Uno sguardo a Nord-Est
La Turchia Orientale e il Caucaso Meridionale nel Bronzo Tardo
Archaeological work carried out in the Southern Caucasus and in Eastern Turkey during the last three decades added some important elements to the picture of these two areas during the Late Bronze Age and contributed to defining their relations between each other and those with the main political entities of the Near East. Excavations in the Southern Caucasus, e.g. at Gegharot in Armenia and at Aradetis Orgora in Georgia, showed that the region was involved in the exchange network that was in place in the Near East during the Late Bronze Age, in which it is most likely that the populations of Eastern Anatolia played a key role in linking the Southern Caucasus with the area of Greater Mesopotamia.
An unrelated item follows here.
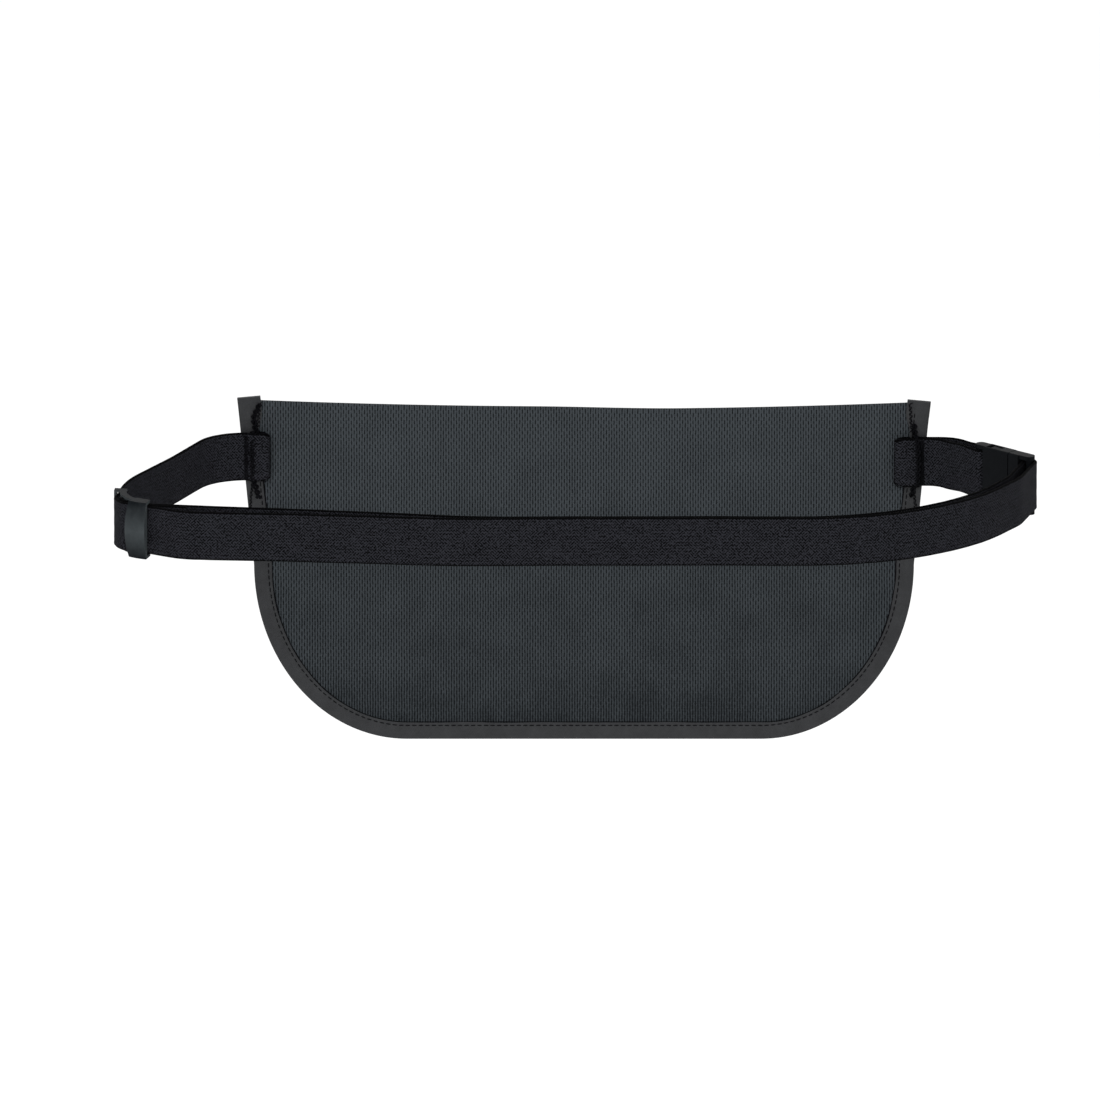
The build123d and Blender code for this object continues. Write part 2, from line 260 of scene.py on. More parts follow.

This hypothesis could be partially confirmed by the discovery of South-Caucasian LBA pottery during the excavations of Sos Höyük, a site located in the Erzurum area. In this context a combined approach to the study of these relations, which takes advantage of both archaeological evidence and contemporary epigraphic sources on the area, can prove very useful. Epigraphic sources consist almost entirely of Hittite and Middle-Assyrian texts because these two regional powers came in contact with the population of Eastern Anatolia during the expansion of their sphere of influence respectively eastwards and northwards.